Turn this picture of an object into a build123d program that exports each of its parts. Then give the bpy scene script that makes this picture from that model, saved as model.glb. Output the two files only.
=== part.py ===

+ + + + + + +

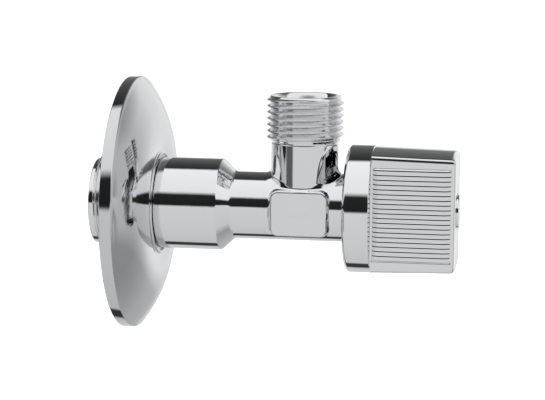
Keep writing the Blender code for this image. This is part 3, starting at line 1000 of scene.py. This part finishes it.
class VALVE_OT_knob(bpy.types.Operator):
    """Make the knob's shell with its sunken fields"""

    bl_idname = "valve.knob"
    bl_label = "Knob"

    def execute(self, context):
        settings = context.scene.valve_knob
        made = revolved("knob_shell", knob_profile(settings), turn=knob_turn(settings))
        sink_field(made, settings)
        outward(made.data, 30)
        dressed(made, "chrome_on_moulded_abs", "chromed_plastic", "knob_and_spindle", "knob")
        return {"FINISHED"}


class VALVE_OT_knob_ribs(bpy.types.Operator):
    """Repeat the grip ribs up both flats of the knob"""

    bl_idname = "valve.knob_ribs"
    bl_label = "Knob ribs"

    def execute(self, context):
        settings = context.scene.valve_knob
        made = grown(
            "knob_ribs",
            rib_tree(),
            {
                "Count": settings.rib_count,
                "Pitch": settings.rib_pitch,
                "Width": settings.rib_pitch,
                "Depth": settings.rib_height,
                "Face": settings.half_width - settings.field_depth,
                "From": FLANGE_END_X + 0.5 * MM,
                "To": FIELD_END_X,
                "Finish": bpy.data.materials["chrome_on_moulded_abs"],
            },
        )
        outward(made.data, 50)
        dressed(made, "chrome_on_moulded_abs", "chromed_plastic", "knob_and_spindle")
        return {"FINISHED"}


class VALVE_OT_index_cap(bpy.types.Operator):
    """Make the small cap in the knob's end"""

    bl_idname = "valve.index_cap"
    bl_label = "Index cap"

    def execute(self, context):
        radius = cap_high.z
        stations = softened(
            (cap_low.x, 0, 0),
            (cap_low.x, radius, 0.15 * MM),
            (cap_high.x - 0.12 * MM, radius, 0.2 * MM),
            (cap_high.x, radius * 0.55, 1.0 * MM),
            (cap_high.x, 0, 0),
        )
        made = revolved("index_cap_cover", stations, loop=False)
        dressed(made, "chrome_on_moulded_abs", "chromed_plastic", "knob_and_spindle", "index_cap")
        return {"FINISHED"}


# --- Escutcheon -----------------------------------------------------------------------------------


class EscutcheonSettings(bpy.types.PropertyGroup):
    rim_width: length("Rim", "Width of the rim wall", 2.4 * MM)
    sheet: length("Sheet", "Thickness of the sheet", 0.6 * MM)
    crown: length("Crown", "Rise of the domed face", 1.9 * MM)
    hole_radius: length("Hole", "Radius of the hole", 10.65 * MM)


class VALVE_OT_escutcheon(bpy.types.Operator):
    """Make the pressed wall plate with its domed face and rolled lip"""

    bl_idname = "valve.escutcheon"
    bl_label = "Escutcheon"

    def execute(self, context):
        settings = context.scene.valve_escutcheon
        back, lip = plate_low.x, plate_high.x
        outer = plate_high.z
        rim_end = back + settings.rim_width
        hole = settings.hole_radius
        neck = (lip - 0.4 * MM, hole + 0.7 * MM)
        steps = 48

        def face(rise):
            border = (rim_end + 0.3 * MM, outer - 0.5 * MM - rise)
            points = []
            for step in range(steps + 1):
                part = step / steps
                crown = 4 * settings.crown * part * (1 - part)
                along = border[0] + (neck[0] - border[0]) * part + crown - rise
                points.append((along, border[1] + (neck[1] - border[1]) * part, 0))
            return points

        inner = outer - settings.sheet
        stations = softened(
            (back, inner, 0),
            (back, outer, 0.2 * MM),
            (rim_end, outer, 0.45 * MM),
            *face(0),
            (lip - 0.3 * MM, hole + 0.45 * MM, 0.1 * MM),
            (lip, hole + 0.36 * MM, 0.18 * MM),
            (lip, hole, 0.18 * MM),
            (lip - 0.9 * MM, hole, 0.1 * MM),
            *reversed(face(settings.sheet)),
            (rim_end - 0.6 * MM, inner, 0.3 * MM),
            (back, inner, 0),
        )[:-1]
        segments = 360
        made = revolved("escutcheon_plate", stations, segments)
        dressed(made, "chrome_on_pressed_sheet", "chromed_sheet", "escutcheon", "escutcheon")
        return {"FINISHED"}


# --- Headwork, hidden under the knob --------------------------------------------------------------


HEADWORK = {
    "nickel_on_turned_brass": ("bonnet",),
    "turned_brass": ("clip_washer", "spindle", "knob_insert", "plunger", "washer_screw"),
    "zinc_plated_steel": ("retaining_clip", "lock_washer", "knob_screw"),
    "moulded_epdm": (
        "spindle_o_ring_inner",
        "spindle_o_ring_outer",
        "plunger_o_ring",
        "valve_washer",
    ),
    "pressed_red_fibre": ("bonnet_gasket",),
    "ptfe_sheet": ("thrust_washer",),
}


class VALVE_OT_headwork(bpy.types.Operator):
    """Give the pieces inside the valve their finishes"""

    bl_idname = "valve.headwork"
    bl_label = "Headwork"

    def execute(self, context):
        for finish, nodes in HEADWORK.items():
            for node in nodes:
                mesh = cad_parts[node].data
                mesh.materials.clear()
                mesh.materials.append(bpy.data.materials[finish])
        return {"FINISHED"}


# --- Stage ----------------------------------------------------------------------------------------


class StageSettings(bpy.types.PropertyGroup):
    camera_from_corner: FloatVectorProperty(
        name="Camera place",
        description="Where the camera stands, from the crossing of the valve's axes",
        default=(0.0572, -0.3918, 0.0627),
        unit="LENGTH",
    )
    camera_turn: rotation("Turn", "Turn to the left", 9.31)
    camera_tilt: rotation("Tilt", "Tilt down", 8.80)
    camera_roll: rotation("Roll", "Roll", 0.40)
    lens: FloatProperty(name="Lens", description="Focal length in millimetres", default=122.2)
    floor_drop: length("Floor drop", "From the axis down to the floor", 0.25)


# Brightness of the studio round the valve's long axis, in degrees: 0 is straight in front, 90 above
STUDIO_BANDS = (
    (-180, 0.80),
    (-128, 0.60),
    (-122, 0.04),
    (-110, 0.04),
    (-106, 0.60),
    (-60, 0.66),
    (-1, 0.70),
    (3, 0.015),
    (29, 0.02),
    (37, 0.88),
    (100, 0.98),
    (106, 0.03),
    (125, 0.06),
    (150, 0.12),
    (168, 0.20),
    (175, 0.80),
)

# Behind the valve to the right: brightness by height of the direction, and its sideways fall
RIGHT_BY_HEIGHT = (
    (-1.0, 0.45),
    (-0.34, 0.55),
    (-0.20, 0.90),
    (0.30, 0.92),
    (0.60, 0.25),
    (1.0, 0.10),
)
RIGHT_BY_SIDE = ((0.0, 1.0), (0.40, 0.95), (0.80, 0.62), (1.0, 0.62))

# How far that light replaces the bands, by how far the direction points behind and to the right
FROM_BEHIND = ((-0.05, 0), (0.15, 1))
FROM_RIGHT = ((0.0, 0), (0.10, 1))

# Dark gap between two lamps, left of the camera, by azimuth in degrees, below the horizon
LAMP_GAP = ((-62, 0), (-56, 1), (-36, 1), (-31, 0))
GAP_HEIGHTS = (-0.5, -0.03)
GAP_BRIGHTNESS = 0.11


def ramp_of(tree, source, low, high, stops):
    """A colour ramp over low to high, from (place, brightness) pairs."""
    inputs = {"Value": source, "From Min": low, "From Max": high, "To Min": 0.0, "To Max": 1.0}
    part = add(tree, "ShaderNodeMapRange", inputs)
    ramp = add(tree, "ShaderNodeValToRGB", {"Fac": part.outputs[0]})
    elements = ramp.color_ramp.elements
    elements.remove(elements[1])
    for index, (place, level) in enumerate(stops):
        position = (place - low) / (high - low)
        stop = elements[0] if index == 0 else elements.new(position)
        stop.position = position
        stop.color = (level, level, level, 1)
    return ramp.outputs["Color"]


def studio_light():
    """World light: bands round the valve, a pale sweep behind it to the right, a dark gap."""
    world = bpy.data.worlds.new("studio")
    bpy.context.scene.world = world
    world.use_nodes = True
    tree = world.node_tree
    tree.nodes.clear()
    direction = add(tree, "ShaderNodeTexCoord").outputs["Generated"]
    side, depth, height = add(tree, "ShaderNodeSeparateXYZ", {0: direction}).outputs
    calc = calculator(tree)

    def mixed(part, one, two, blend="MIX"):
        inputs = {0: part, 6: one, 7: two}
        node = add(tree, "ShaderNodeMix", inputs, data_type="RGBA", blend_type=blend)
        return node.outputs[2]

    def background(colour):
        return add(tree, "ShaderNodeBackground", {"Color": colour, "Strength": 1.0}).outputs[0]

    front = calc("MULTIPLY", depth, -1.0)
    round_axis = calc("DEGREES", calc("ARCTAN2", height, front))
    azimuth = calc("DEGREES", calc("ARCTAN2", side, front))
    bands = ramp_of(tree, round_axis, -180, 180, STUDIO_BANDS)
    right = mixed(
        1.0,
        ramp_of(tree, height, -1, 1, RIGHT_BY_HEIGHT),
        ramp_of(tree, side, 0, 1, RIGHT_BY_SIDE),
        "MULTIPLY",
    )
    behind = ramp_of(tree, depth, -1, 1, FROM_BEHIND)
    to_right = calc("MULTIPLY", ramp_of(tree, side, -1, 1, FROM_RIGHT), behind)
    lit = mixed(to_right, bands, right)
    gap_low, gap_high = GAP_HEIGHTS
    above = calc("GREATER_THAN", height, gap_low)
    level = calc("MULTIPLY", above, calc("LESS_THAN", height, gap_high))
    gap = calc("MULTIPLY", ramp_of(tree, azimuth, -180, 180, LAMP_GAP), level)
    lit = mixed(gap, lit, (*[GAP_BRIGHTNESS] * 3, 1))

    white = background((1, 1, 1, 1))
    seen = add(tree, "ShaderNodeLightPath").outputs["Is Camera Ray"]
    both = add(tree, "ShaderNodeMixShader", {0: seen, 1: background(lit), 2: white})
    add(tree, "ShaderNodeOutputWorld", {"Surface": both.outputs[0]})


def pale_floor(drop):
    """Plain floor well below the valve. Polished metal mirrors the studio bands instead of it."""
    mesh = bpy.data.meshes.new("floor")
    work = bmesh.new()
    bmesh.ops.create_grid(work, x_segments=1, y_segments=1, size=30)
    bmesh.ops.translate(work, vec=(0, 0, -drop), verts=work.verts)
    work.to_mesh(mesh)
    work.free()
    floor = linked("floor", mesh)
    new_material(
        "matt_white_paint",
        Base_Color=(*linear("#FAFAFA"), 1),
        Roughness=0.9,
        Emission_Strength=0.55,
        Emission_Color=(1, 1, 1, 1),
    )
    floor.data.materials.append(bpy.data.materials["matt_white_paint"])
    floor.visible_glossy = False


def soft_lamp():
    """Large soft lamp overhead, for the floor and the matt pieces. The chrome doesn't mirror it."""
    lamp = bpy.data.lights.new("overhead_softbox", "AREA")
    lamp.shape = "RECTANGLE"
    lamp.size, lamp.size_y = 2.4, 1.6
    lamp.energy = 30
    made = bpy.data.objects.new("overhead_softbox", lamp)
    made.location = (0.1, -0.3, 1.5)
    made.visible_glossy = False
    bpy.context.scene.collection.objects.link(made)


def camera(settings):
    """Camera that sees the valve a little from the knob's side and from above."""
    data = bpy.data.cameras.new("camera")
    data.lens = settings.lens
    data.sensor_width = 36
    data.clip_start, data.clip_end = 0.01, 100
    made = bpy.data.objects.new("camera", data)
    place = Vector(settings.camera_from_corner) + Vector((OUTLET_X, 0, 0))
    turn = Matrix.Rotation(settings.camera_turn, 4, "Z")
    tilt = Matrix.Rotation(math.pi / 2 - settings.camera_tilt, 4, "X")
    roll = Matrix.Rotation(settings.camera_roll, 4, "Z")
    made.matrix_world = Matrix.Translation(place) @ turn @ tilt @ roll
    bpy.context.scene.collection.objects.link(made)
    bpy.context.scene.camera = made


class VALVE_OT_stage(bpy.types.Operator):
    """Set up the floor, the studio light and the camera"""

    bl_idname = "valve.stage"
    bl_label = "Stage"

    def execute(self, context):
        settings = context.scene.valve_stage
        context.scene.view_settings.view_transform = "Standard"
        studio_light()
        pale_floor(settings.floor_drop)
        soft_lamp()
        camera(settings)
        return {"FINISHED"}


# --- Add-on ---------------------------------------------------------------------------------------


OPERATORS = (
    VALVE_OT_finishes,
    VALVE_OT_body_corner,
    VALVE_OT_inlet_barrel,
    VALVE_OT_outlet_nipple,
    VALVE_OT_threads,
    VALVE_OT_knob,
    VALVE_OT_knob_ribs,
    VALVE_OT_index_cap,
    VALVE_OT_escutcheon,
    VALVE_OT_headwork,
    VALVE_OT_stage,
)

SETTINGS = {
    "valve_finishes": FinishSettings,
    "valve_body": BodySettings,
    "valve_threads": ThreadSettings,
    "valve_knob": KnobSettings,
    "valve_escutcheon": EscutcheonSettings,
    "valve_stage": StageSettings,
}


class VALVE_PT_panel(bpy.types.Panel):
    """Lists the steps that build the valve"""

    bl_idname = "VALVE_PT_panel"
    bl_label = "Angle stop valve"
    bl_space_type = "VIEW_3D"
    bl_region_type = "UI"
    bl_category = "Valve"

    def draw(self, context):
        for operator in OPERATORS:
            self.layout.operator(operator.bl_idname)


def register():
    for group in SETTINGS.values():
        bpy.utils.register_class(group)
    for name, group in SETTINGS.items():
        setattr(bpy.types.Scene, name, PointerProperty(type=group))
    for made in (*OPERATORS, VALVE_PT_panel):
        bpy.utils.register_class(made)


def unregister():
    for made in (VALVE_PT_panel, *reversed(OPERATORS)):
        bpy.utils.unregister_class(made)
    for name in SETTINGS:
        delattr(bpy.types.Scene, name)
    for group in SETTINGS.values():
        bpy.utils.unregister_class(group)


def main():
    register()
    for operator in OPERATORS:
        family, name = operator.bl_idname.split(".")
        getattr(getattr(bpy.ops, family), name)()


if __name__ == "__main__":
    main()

+ + + + + + +

WHAT YOU HAVE TO DO> Pick out the lines containing the string "this" and show them.

EXPECTED ANSWER>
Turn this picture of an object into a build123d program that exports each of its parts. Then give the bpy scene script that makes this picture from that model, saved as model.glb. Output the two files only.
Keep writing the Blender code for this image. This is part 3, starting at line 1000 of scene.py. This part finishes it.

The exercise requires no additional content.